Scenarios show that to have a likely chance of limiting the increase in global mean temperature to two degrees Celsius, means lowering global greenhouse gas emissions by 40 to 70 percent compared with 2010 by mid-century, and to near-zero by the end of this century. Ambitious mitigation may even require removing carbon dioxide from the atmosphere.

Scientific literature confirms that even less ambitious temperature goals would still require similar emissions reductions.

For the report, about 1200 scenarios from scientific literature have been analyzed. These scenarios were generated by 31 modelling teams around the world to explore the economic, technological and institutional prerequisites and implications of mitigation pathways with different degrees of ambition.

“Many different pathways lead to a future within the boundaries set by the two degrees Celsius goal,” Edenhofer said. “All of these require substantial investments. Avoiding further delays in mitigation and making use of a broad variety of technologies can limit the associated costs.”

Estimates of the economic costs of mitigation vary widely. In business-as-usual scenarios, consumption grows by 1.6 to 3 percent per year. Ambitious mitigation would reduce this growth by around 0.06 percentage points a year. However, the underlying estimates do not take into account economic benefits of reduced climate change.

Previous  IPCC reports showed clearly that renewable energy could account for almost 80% of the world’s energy supply within four decades – but only if governments pursue the policies needed to promote green power.

IPCC said that if the full range of renewable technologies were deployed, the world could keep greenhouse gas concentrations to less than 450 parts per million, the level scientists have predicted will be the limit of safety beyond which climate change becomes catastrophic and irreversible.

Investing in renewables to the extent needed would cost only about 1% of global GDP annually, said Rajendra Pachauri, chairman of the IPCC.

Renewable energy is already growing fast – of the 300 gigawatts of new electricity generation capacity added globally between 2008 and 2009, about 140GW came from renewable sources, such as wind and solar power, according to the report.

The investment that will be needed to meet the greenhouse gas emissions targets demanded by scientists is likely to amount to about $5trn in the next decade, rising to $7trn from 2021 to 2030.

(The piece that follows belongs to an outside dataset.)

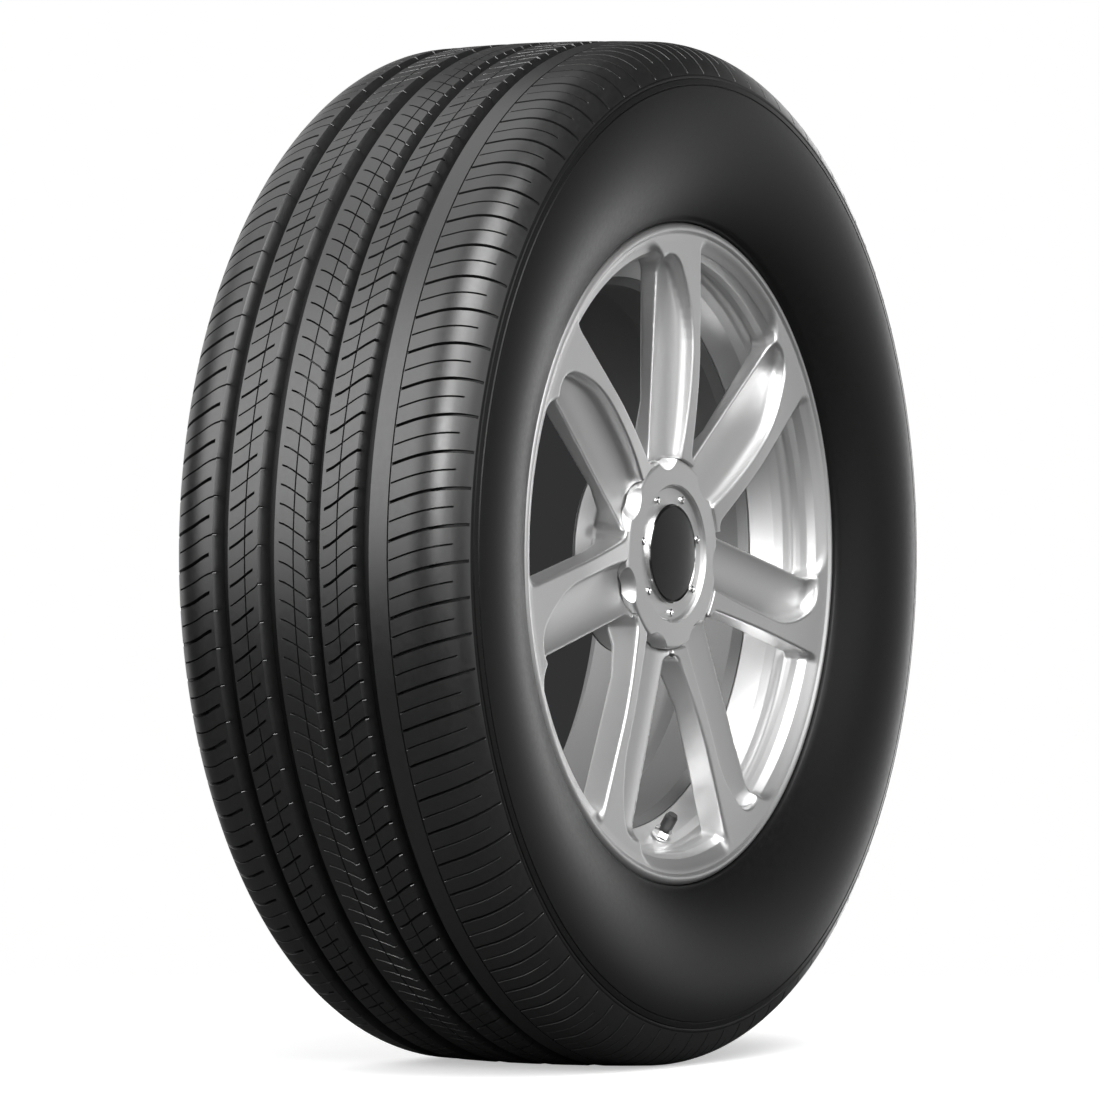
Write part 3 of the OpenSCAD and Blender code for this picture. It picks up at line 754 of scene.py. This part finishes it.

Ramon Pichs, co-chair of one of the key IPCC working groups, said: “The report shows that it is not the availability of [renewable] resources but the public policies that will either expand or constrain renewable energy development over the coming decades. Developing countries have an important stake in the future – this is where most of the 1.4 billion people without access to electricity live yet also where some of the best conditions exist for renewable energy deployment.”

Sven Teske, renewable energy director at Greenpeace International, said: “This is an invitation to governments to initiate a radical overhaul of their policies and place renewable energy centre stage. The onus is clearly on governments to step up to the mark.”

He added: “The IPCC report shows overwhelming scientific evidence that renewable energy can also meet the growing demand of developing countries, where over 2 billion people lack access to basic energy services and can do so at a more cost-competitive and faster rate than conventional energy sources. Governments have to kick start the energy revolution by implementing renewable energy laws across the globe.”

The 1,000-page Special Report on Renewable Energy Sources and Climate Change Mitigation (SRREN), released first in 2011,  marks the first time the IPCC has examined low-carbon energy in depth, and the first interim report since the body’s comprehensive 2007 review of the science of climate change.

Investing in renewables can also help poor countries to develop, particularly where large numbers of people lack access to an electricity grid.

Editor’s note: This article incorporates some findings from the 2011/12 The IPCC Special Report on Renewable Energy Sources and Climate Change Mitigation (SRREN), which  provides a comprehensive review concerning these sources and technologies, the relevant costs and benefits, and their potential role in a portfolio of mitigation options.